Entries with model source code:
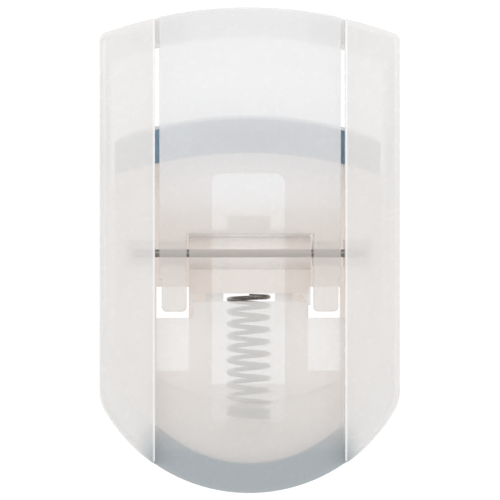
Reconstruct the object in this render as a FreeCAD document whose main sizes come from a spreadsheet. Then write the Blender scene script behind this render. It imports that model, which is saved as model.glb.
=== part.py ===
import FreeCAD, Part
import Sketcher
import math
import os

# Folding pocket eyelash curler: a flat case whose lever cover swings out on a cross pin. Two tails on the
# lever reach back through windows in a sliding carriage and lift its lower jaw against the fixed clear
# upper jaw.
#
# Frame: the curler lies on its back. +X runs to the right along the jaws, +Y from the rounded end up to the
# jaws, and +Z out of the back towards the lever cover. The origin is the middle of the back plane.

Vector = FreeCAD.Vector

# Driving dimensions in millimetres. A rise or drop lies along Y, a height or depth along Z.
dimensions = {
    # case
    "case_width": 38.0,
    "case_length": 61.4,
    "case_depth": 13.0,
    "rear_depth": 5.2,
    "case_wall": 1.3,
    "strip_thickness": 1.3,
    "strip_edge_radius": 0.25,
    "end_wall": 3.75,
    "top_arc_radius": 54.0,
    "end_arc_radius": 21.2,
    "cavity_arc_inset": 0.9,
    "cavity_step": 2.0,
    "top_corner_radius": 1.1,
    "end_corner_radius": 5.0,
    "rim_radius": 1.0,
    "channel_width": 24.0,
    "panel_sink": 1.9,
    "panel_thickness": 1.2,
    "panel_drop": 8.2,
    "panel_weld": 1.0,
    "ridge_thickness": 0.9,
    "thumb_arc_radius": 23.7,
    "thumb_arc_drop": 18.85,
    "thumb_sink": 0.25,
    # hinge
    "pin_rise": -0.32,
    "pin_height": 10.6,
    "pin_diameter": 1.0,
    "pin_length": 29.6,
    "pin_play": 0.03,
    "pin_chamfer": 0.15,
    "knuckle_radius": 2.1,
    "knuckle_width": 15.4,
    "knuckle_play": 0.3,
    "ear_width": 3.4,
    "ear_radius": 1.7,
    # tongue, boss and web
    "slot_drop": 5.1,
    "slot_height": 1.0,
    "slot_head_width": 12.7,
    "slot_foot_width": 14.4,
    "rib_thickness": 2.2,
    "rib_spacing": 8.8,
    "rib_depth": 1.3,
    "boss_width": 5.4,
    "boss_rise": 4.8,
    "boss_height": 3.9,
    "web_rise": 3.0,
    "neck_width": 14.4,
    "neck_gap": 0.5,
    # lever cover
    "lever_play": 0.55,
    "lever_thickness": 1.3,
    "tail_length": 7.35,
    "tail_corner_radius": 0.6,
    "tail_inset": 0.3,
    "tail_inset_drop": 3.3,
    "eye_radius": 1.6,
    "hinge_bar_rise": 5.3,
    "hinge_bar_depth": 0.8,
    "hinge_bar_inset": 0.45,
    "lever_edge_radius": 0.3,
    # carriage
    "plate_thickness": 1.4,
    "slide_play": 0.15,
    "side_play": 0.5,
    "end_play": 0.3,
    "spring_window_width": 9.4,
    "spring_window_rise": 10.26,
    "spring_window_drop": 21.8,
    "window_corner_radius": 1.2,
    "tail_window_drop": 4.3,
    "tail_window_length": 10.8,
    "tail_window_play": 0.35,
    "saddle_thickness": 1.6,
    "seat_diameter": 5.8,
    "seat_thickness": 0.6,
    "seat_root": 1.0,
    "post_diameter": 3.6,
    "post_length": 2.0,
    "gate_mark_diameter": 2.0,
    "gate_mark_height": 0.15,
    "gate_mark_gap": 1.9,
    "guide_thickness": 1.2,
    "guide_lip": 2.6,
    "guide_length": 25.0,
    "guide_gap": 0.5,
    "back_thickness": 1.2,
    # jaws
    "stroke": 6.0,
    "bite_gap": 0.1,
    "jaw_radius": 31.0,
    "jaw_crest": 9.2,
    "jaw_depth": 2.8,
    "edge_arc_radius": 54.7,
    "channel_rise": 16.8,
    "channel_height": 4.3,
    "steel_thickness": 0.4,
    "pad_proud": 0.45,
    "pad_play": 0.03,
    "blade_height": 4.05,
    "blade_thickness": 1.4,
    # spring
    "spring_diameter": 5.7,
    "wire_diameter": 0.6,
    "spring_play": 0.25,
    "working_coils": 9,
    "foot_coils": 1.5,
    "head_coils": 0.75,
    "coil_play": 0.02,
    "seat_play": 0.05,
    # how far a cutting solid runs past what it cuts
    "overrun": 2.0,
}

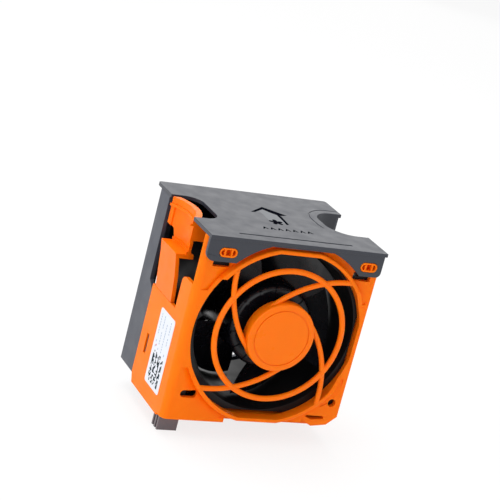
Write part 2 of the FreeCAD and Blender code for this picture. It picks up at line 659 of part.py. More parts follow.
def housing_catch(side):
    """Tongue inside a side wall with the catch that fills its window."""
    edge = side * MODULE_W / 2
    y = FRONT + CATCH_Y
    inner = edge - side * (WALL + 0.1)
    low, high = CATCH_Z - TONGUE_H / 2, CATCH_Z + TONGUE_H / 2
    root_end = FRONT + WALL_REAR + 2 * WALL
    xs = sorted((inner, inner - side * TONGUE_T))
    tongue = box(xs[0], xs[1], y - CATCH_W, root_end, low, high)
    xs = sorted((inner, edge - side * 0.6))
    half_w, half_h = CATCH_W / 2 - CATCH_PLAY, CATCH_H / 2 - CATCH_PLAY
    catch = box(xs[0], xs[1], y - half_w, y + half_w, CATCH_Z - half_h, CATCH_Z + half_h)
    xs = sorted((inner, edge - side * WALL))
    root = box(xs[0], xs[1], FRONT + WALL_REAR + FIT, root_end, low, high)
    return tongue.fuse([catch, root])


def rear_housing():
    """Grey housing behind the side walls, with the outlet opening and fan seats."""
    y1 = HOUSING_REAR
    wall_y = y1 - WALL
    back = box(LEFT, RIGHT, wall_y, y1, STRIP_BOTTOM, COVER_UNDER)
    floor = box(LEFT, RIGHT, FRONT + WALL_REAR + 0.1, y1, STRIP_BOTTOM, STRIP_BOTTOM + WALL)
    parts = [housing_side(LEFT), housing_side(RIGHT - WALL), floor]
    parts += [housing_catch(-1), housing_catch(1)]
    body = back.fuse(parts)
    body = body.cut(flat_circle(OUTLET_R, OUTLET_R, OUTLET_R, FAN_REAR, y1 + 1))
    return body.removeSplitter()


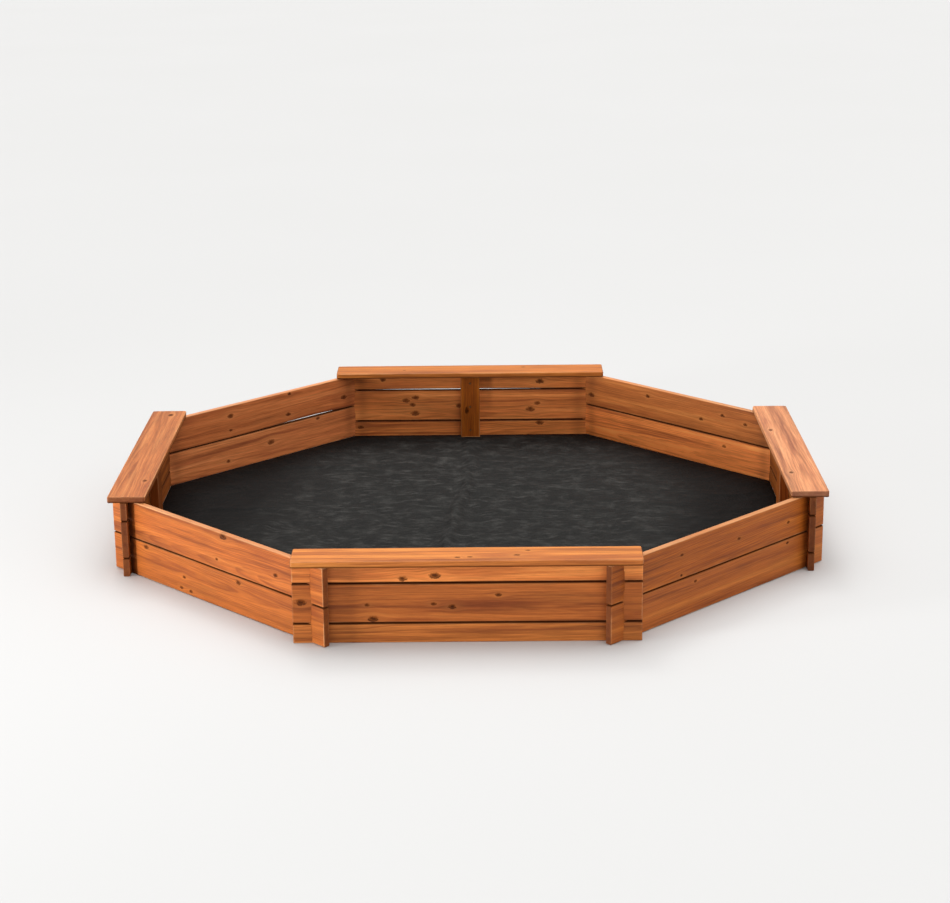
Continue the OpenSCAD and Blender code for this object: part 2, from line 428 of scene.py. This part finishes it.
def eased_profile(half_t, half_h, radius, splits_t, splits_h):
    """Points (y, z) once around a rectangle with rounded corners."""
    points = []
    flat_t, flat_h = half_t - radius, half_h - radius
    corners = ((flat_t, flat_h, 0), (-flat_t, flat_h, 90), (-flat_t, -flat_h, 180), (flat_t, -flat_h, 270))
    for number, (cy, cz, start) in enumerate(corners):
        for k in range(ARC_STEPS + 1):
            angle = math.radians(start + 90 * k / ARC_STEPS)
            points.append((cy + radius * math.cos(angle), cz + radius * math.sin(angle)))
        next_y, next_z, _ = corners[(number + 1) % 4]
        last_y, last_z = points[-1]
        splits = splits_t if number % 2 == 0 else splits_h
        step_y, step_z = (next_y - cy) / splits, (next_z - cz) / splits
        points += [(last_y + step_y * k, last_z + step_z * k) for k in range(1, splits)]
    return points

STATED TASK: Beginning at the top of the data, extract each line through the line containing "Vector = FreeCAD.Vector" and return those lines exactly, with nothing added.

OUTPUT OF THE EXERCISE:
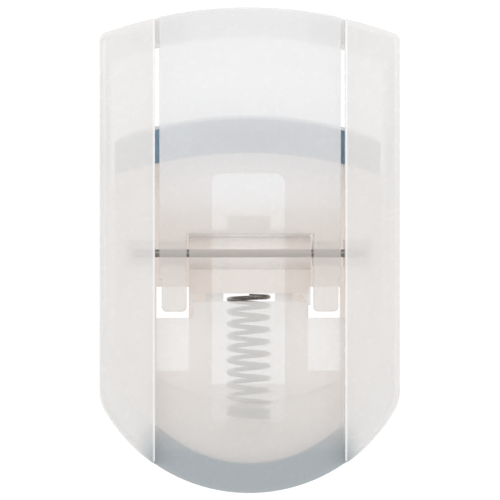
Reconstruct the object in this render as a FreeCAD document whose main sizes come from a spreadsheet. Then write the Blender scene script behind this render. It imports that model, which is saved as model.glb.
=== part.py ===
import FreeCAD, Part
import Sketcher
import math
import os

# Folding pocket eyelash curler: a flat case whose lever cover swings out on a cross pin. Two tails on the
# lever reach back through windows in a sliding carriage and lift its lower jaw against the fixed clear
# upper jaw.
#
# Frame: the curler lies on its back. +X runs to the right along the jaws, +Y from the rounded end up to the
# jaws, and +Z out of the back towards the lever cover. The origin is the middle of the back plane.

Vector = FreeCAD.Vector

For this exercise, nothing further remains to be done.